L’enfant enlevé par un de ses parents
Qui, sans doute, l’aime, à sa manière
L’enfant enlevé à ses parents
Trop pauvres, trop sales, trop violents, trop peu instruits
L’enfant de divorcés, écartelé
L’enfant du couple marié qui s’écartèle
L’enfant d’une pilule vomie, d’un préservatif oublié
L’enfant infecté, contaminé
Condamné
Avant même d’être né
L’enfant qui sniffe la colle pour oublier
Qui vole pour pas mourir
Qui pique pour le plaisir
Qui se pique, sans avenir
Et qu’on ne voit même s’automutiler
Appeler
« Aimez moi », disent les coupures à ses poignets
et qui devrait respecter celui qui lui répond
« Ne t’en fais pas, c’est pas grave, ça va passer »
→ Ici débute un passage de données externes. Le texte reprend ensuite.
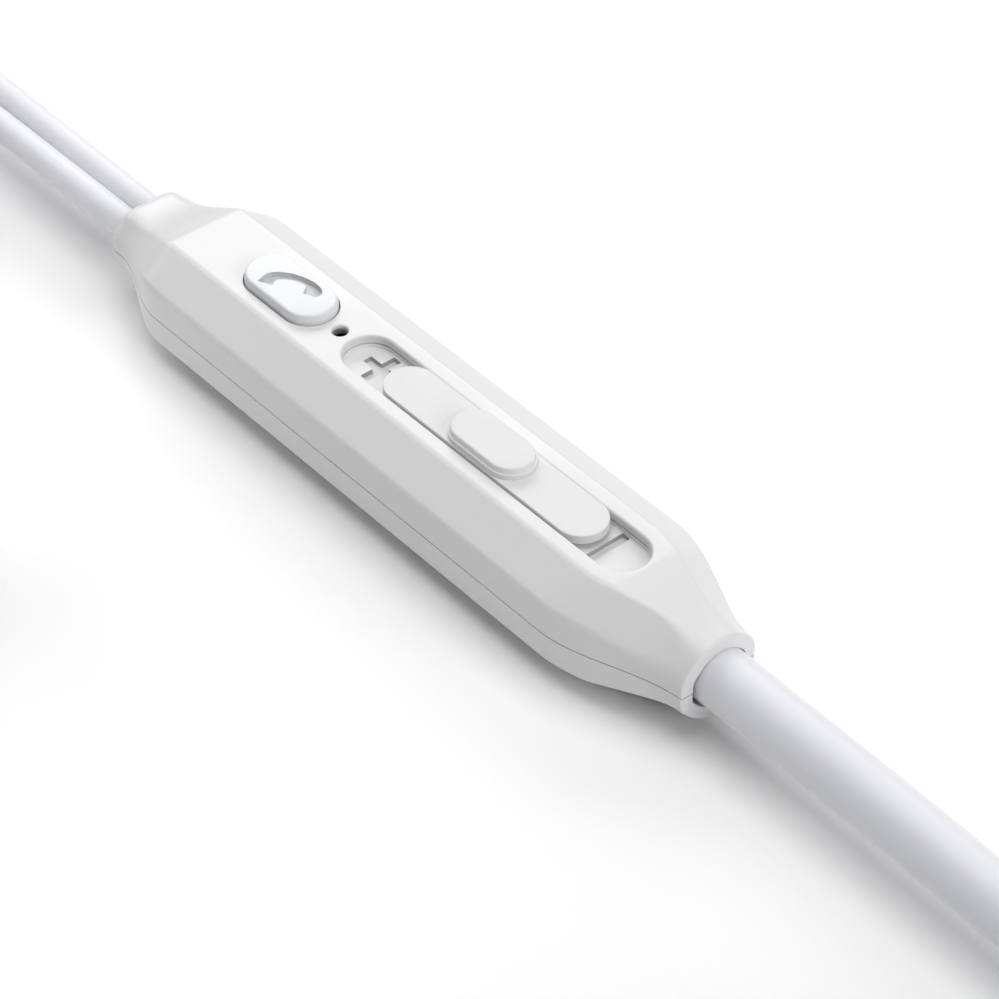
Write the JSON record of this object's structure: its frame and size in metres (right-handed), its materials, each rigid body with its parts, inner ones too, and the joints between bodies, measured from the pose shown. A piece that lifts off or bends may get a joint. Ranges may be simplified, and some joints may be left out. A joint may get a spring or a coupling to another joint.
{
  "type": "in-line remote earphones",
  "caption": "Wired stereo earphones with an in-line remote: call button, volume slider and microphone in a slim pod, put-away cords, plug and in-ear buds.",
  "frame": {"origin": "middle of the remote's flat back, which lies on the surface", "axes": "+X along the remote towards the plug's cord, -X towards the earbuds, +Z out of the button face"},
  "size_m": [0.194, 0.0282, 0.0153],
  "materials": {
    "shell": "satin-gloss moulded white plastic",
    "button": "smooth white plastic",
    "slider": "fine-grained matt white plastic",
    "tray": "matt white plastic",
    "cord": "smooth white elastomer jacket",
    "tie": "white silicone strap",
    "plug_metal": "polished plated contacts",
    "insulator": "moulded insulator",
    "ear_silicone": "soft translucent silicone",
    "mesh": "fine woven mesh",
    "inner_plastic": "moulded dark plastic",
    "board": "solder-masked board",
    "wire": "enamelled wire",
    "capsule": "drawn metal can",
    "diaphragm": "thin film",
    "magnet": "plated magnet"
  },
  "bodies": {
    "remote": {"upper_shell": "shell", "lower_shell": "shell", "plug_grip": "shell", "plug_strain_relief": "shell", "left_front_housing": "shell", "right_front_housing": "shell", "left_rear_cover": "shell", "right_rear_cover": "shell", "left_bud_strain_relief": "shell", "right_bud_strain_relief": "shell", "symbol_tray": "tray", "main_cord": "cord", "main_cord_hank": "cord", "main_cord_tail": "cord", "left_cord": "cord", "left_cord_hank": "cord", "left_cord_tail": "cord", "right_cord": "cord", "right_cord_hank": "cord", "right_cord_tail": "cord", "main_hank_tie": "tie", "ear_hank_tie": "tie", "plug_tip": "plug_metal", "plug_ring_left": "plug_metal", "plug_ring_right": "plug_metal", "plug_sleeve": "plug_metal", "plug_insulators": "insulator", "plug_core": "insulator", "left_ear_tip": "ear_silicone", "right_ear_tip": "ear_silicone", "microphone_boot": "ear_silicone", "left_nozzle_mesh": "mesh", "right_nozzle_mesh": "mesh", "call_switch": "inner_plastic", "volume_potentiometer": "inner_plastic", "ear_cord_clamp": "inner_plastic", "main_cord_clamp": "inner_plastic", "left_driver_frame": "inner_plastic", "right_driver_frame": "inner_plastic", "circuit_board": "board", "ear_wires": "wire", "main_wires": "wire", "microphone_capsule": "capsule", "left_driver_diaphragm": "diaphragm", "right_driver_diaphragm": "diaphragm", "left_driver_magnet": "magnet", "right_driver_magnet": "magnet"},
    "call_button": {"call_button": "button", "switch_plunger": "inner_plastic"},
    "volume_slider": {"slider_plate": "slider", "thumb_pad": "slider", "potentiometer_lever": "inner_plastic"}
  },
  "joints": [
    {"name": "call_press", "type": "slide", "parent": "remote", "child": "call_button", "axis": [0, 0, -1], "range_m": [0, 0.0003], "stiffness_N_per_m": 800},
    {"name": "volume_slide", "type": "slide", "parent": "remote", "child": "volume_slider", "axis": [1, 0, 0], "range_m": [-0.0026, 0.0025]}
  ]
}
Qui doit prendre rendez-vous avec Monsieur son père
Pauvre petite fille riche
Jeune fille aus allumettes
Orphelin de Caucesscu
Enfant du Lebensborn, mesuré, calibré
Enfant du Kosovo et d’Arménie
Enfant du Rwanda qui a tout vu
Qui a eu le malheur de naître là, à cette époque-là
Avec ce nom-là, cette tête-là
L’enfant qui s’est trompé de sexe
Que l’on nie et que l’on noie
L’enfant soldat
Face à l’autre, une étoile sur la poitrine
L’enfant qui n’a pas eu le temps
D’être enfant
L’aîné qui éduque ses parents
Le dernier d’une famille si nombreuse
Qu’on en oublie de les compter
Oh, lui ou son frère, c’est kif
L’enfant si sage qu’on l’oublierait
Et qu’on l’oublie, parfois,
Pas souvent
Mais parfois quand même
Le bouc émissaire
C’est toujours lui qui a commencé
L’enfant préféré
Que les autres jalousent
Sans penser au poids de sa culpabilité
L’enfant qui n’aura jamais le dernier mot
Le dernier jeu vidéo

L’enfant qui a tout mais qui n’est pas.